Thiago Roveri: The project was implemented based on the two foundations of the Lean Six Sigma Culture: eliminate waste and reduce defects. The inspection of our final products is one of our most critical quality processes. Before the intelligent automation solution, this process was completely paper-based to the extent that hand written notes were used to record quality findings and then recorded and managed through excel spreadsheets. This manual process increased the risk of errors, work wasn’t standardized, inspection time wasted on paper forms, limited tracking records, hefty excel files, and more. Additionally, it hinged the ability to readily analyze inspection data.
Mike Walsh: From an IT perspective the main improvement was transitioning from what was an entirely paper-based process to a digital process. Company inspectors also speak varying levels of English, so the basic misunderstanding of a hand-written note about a particular part could result in inaccurate inspection. The process was dependent on deciphering handwriting and unstandardized terminology.
Analytics were also hinged as the data from inspections were copy and pasted from excel spreadsheets sometimes up to 24 hours after the inspections were done.
Manufacturing Business Technology: Can you talk more about the benefits of automating your manufacturing operations? What problems did it solve?

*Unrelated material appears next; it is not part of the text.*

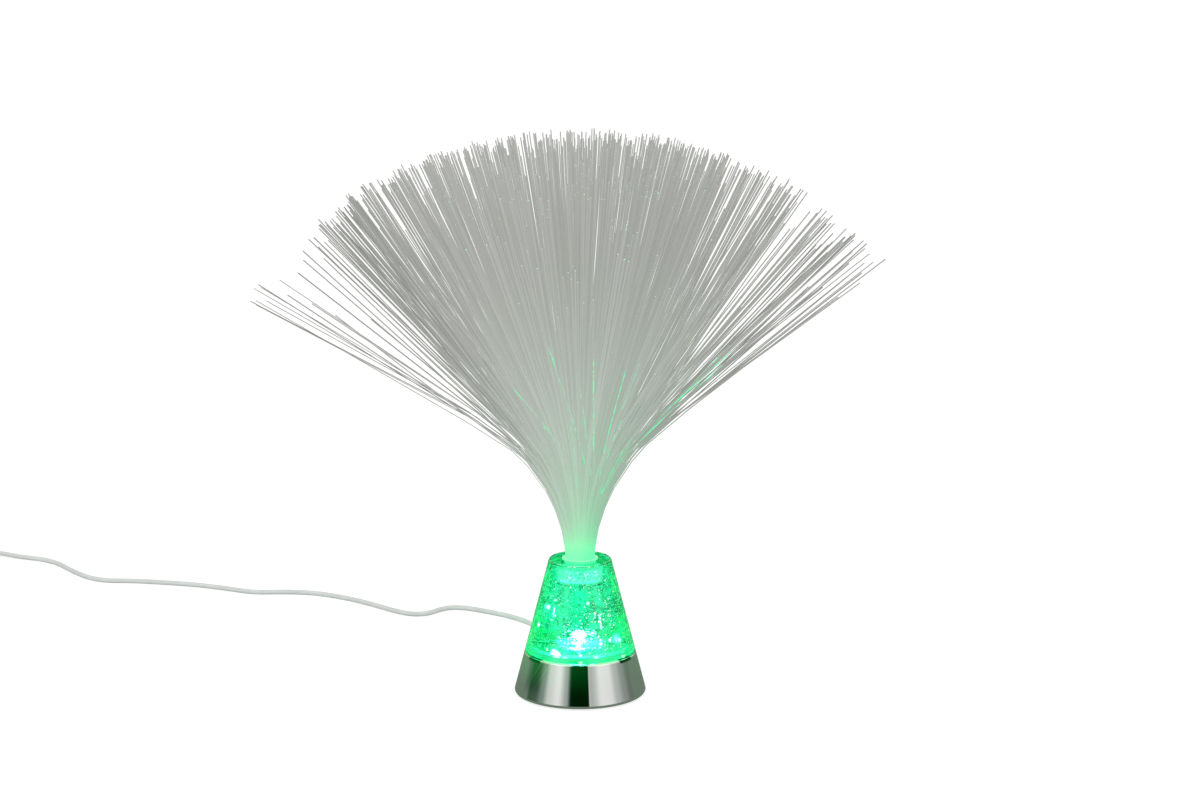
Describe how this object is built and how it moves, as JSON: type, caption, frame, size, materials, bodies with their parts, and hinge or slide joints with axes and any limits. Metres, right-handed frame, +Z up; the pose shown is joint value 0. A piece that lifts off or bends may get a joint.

Thiago Roveri: Implementing this project helped us:
- Embrace the digital era
- Improve the accuracy of the data
- Reduce the risk of errors
- Standardize the inspection process
- Increase the efficiency of the inspection by eliminating non-value-added activities
- Make the data readily available for analytics
- Reduce cost and improve our customers’ experience by improving the quality of our products
Mike Walsh: Now things are standardized and trackable. With just-in-time reporting the company can know something is happening as it should, or shouldn’t be right away. It also reduces the risk of miscommunication caused by the handwritten information. Company inspectors are enabled to do their jobs more efficiently and effectively, and the organization can respond quicker than before to any issues.